Dataset content =>
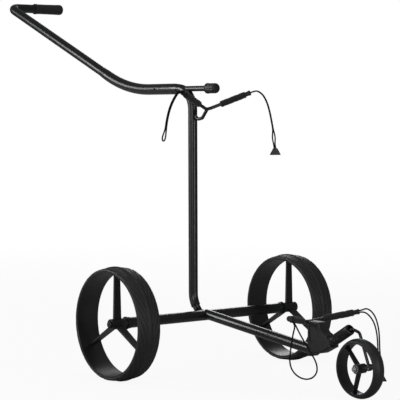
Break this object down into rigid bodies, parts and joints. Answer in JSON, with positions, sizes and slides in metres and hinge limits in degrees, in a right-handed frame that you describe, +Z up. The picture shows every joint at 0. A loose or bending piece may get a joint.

* * *

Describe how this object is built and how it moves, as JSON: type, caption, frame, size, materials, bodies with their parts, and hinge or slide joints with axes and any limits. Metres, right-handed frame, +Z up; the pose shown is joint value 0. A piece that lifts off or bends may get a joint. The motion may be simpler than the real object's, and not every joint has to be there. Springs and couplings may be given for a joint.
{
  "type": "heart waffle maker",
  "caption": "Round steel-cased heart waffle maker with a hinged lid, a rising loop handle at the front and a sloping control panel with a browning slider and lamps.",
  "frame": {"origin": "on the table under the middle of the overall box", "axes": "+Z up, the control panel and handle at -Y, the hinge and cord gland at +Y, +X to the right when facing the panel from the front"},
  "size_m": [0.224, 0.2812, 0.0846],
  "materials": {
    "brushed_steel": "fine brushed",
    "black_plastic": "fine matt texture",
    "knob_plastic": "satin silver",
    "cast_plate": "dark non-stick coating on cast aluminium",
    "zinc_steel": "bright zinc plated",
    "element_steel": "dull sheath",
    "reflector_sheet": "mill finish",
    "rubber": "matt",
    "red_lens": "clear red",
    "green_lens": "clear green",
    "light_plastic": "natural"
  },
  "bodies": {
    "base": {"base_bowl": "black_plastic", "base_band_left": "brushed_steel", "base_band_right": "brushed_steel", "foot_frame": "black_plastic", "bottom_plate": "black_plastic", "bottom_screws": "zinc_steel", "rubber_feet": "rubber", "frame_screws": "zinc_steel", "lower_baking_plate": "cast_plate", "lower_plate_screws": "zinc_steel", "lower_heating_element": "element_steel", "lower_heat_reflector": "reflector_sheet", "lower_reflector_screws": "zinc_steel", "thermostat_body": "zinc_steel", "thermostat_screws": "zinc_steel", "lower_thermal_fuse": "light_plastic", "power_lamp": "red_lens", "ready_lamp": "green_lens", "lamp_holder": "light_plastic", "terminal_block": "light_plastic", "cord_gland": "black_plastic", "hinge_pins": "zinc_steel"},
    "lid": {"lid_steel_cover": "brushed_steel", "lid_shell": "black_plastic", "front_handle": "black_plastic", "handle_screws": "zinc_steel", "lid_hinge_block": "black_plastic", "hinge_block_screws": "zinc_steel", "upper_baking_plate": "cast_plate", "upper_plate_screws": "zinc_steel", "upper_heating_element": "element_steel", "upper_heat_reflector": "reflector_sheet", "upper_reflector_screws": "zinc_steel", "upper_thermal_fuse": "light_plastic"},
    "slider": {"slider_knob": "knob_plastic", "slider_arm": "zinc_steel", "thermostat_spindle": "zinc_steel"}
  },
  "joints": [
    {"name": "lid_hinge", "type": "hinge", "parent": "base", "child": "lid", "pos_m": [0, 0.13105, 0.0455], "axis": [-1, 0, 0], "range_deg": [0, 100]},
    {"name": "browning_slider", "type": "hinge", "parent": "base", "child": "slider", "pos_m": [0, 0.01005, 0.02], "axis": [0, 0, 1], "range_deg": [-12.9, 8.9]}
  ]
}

---

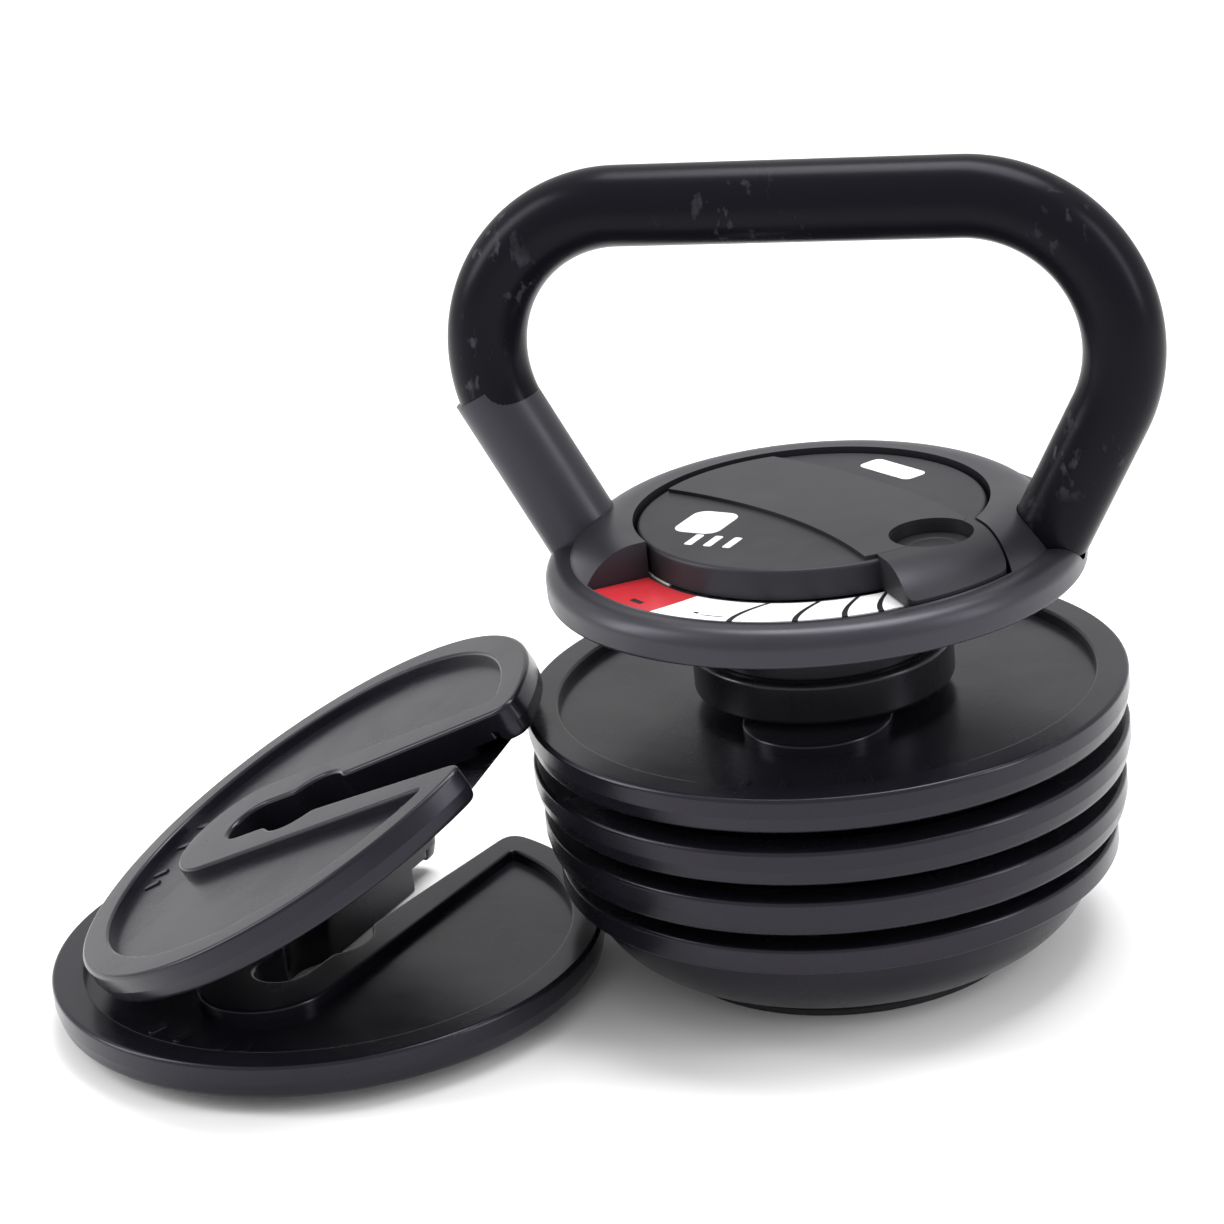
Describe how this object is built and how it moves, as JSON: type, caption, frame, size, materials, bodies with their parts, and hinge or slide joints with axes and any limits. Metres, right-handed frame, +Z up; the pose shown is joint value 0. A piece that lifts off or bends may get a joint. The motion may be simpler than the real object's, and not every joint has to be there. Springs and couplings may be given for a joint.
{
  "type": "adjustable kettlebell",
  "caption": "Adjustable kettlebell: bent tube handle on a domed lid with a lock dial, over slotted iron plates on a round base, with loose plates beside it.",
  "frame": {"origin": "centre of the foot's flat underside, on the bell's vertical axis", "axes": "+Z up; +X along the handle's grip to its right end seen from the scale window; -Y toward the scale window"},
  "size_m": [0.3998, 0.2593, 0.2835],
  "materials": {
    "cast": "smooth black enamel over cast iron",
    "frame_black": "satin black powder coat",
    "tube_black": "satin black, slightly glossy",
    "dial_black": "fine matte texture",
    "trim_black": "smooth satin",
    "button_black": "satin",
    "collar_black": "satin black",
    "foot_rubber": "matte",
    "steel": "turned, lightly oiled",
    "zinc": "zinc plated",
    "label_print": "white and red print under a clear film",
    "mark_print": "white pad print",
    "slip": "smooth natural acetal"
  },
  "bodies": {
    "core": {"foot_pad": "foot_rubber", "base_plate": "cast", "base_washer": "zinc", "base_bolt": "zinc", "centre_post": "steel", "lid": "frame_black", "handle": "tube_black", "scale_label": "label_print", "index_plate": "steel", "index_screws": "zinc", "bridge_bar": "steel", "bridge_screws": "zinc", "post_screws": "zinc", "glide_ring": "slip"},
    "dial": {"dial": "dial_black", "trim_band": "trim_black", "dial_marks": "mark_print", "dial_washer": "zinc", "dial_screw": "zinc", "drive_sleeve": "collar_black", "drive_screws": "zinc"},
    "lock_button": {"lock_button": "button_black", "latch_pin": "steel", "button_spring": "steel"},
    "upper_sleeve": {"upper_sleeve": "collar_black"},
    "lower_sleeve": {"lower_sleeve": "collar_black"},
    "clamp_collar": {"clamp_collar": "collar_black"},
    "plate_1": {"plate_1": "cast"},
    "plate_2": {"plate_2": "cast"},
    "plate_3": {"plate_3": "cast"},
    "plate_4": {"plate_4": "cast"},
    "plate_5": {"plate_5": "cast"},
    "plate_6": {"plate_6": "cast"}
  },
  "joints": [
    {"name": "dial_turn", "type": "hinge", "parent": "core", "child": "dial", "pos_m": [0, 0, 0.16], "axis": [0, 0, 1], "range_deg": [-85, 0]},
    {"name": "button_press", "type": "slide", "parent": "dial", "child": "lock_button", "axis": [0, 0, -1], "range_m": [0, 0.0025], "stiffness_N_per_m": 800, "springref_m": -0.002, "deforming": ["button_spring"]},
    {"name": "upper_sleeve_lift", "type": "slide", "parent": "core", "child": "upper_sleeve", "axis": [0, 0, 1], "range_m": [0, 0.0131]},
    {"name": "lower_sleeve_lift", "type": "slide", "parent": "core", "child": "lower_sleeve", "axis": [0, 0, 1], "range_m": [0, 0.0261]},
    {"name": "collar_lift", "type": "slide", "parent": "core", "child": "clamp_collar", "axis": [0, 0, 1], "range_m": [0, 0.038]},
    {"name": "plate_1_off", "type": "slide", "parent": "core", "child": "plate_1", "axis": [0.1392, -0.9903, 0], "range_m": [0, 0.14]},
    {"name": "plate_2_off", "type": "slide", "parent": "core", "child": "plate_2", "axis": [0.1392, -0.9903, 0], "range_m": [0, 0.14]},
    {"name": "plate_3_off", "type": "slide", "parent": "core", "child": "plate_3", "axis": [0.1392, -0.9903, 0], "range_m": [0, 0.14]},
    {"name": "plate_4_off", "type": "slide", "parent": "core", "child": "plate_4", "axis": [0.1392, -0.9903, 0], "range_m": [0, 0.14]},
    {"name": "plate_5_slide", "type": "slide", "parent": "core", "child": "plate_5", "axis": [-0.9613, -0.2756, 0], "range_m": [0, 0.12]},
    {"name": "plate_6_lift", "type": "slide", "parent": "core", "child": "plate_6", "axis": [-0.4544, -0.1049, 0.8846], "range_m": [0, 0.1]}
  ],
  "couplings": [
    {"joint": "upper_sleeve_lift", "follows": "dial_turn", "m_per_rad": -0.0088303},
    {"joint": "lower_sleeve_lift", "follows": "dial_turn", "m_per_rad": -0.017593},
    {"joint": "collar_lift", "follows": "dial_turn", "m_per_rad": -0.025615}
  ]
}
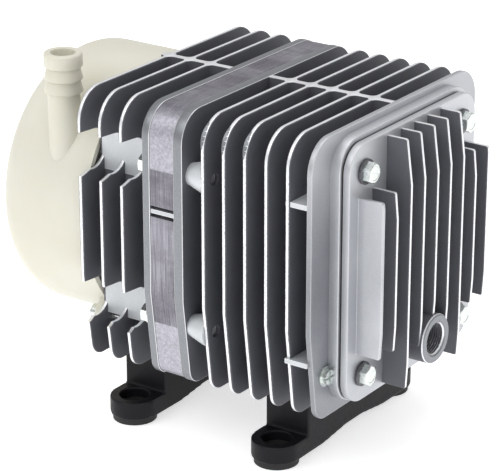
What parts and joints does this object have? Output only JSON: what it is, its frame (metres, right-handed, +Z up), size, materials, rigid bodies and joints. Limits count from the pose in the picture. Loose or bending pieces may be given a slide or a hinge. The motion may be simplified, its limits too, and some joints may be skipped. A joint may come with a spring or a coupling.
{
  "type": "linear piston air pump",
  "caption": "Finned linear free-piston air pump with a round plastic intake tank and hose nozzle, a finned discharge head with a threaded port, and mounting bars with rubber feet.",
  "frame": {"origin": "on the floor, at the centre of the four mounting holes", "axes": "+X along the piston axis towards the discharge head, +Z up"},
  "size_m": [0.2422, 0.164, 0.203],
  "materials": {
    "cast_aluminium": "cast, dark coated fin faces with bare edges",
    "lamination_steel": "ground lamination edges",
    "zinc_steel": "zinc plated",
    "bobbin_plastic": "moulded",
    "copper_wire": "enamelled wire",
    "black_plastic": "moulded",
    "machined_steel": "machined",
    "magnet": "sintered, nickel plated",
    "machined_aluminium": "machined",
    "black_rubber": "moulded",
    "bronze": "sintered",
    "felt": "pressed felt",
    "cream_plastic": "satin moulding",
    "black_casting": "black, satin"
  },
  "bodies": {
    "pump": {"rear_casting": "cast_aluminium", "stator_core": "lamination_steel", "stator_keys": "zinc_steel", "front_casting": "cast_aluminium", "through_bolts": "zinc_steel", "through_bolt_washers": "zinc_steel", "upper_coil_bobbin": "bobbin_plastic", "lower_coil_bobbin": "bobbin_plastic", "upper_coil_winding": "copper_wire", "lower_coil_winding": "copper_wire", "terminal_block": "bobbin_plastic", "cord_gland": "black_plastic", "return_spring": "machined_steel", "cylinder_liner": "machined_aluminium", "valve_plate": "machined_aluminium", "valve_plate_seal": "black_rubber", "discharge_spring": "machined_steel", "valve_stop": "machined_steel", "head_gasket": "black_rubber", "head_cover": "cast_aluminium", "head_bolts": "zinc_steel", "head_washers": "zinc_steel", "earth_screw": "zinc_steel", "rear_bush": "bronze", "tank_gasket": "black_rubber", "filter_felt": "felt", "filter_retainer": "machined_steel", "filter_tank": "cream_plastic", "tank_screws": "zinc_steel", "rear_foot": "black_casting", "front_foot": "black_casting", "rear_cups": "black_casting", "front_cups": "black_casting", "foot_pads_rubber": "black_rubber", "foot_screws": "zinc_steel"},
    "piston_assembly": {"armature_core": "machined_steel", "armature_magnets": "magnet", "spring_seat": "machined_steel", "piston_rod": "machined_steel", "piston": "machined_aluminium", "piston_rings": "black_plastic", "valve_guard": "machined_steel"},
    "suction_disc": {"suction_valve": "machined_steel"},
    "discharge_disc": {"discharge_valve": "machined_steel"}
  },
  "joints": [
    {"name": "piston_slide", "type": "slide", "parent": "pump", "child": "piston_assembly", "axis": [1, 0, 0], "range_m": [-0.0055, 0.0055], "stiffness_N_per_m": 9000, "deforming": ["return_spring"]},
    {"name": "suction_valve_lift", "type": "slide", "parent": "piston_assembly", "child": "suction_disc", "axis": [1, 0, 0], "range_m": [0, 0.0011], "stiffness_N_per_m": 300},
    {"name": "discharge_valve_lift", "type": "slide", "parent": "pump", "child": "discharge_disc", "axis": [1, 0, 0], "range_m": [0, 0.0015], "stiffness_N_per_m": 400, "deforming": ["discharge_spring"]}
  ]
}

Goal of the exercise => From the listing above, pick out each line where the word "parts" appears.

Response to the exercise =>
Break this object down into rigid bodies, parts and joints. Answer in JSON, with positions, sizes and slides in metres and hinge limits in degrees, in a right-handed frame that you describe, +Z up. The picture shows every joint at 0. A loose or bending piece may get a joint.
Describe how this object is built and how it moves, as JSON: type, caption, frame, size, materials, bodies with their parts, and hinge or slide joints with axes and any limits. Metres, right-handed frame, +Z up; the pose shown is joint value 0. A piece that lifts off or bends may get a joint. The motion may be simpler than the real object's, and not every joint has to be there. Springs and couplings may be given for a joint.
Describe how this object is built and how it moves, as JSON: type, caption, frame, size, materials, bodies with their parts, and hinge or slide joints with axes and any limits. Metres, right-handed frame, +Z up; the pose shown is joint value 0. A piece that lifts off or bends may get a joint. The motion may be simpler than the real object's, and not every joint has to be there. Springs and couplings may be given for a joint.
What parts and joints does this object have? Output only JSON: what it is, its frame (metres, right-handed, +Z up), size, materials, rigid bodies and joints. Limits count from the pose in the picture. Loose or bending pieces may be given a slide or a hinge. The motion may be simplified, its limits too, and some joints may be skipped. A joint may come with a spring or a coupling.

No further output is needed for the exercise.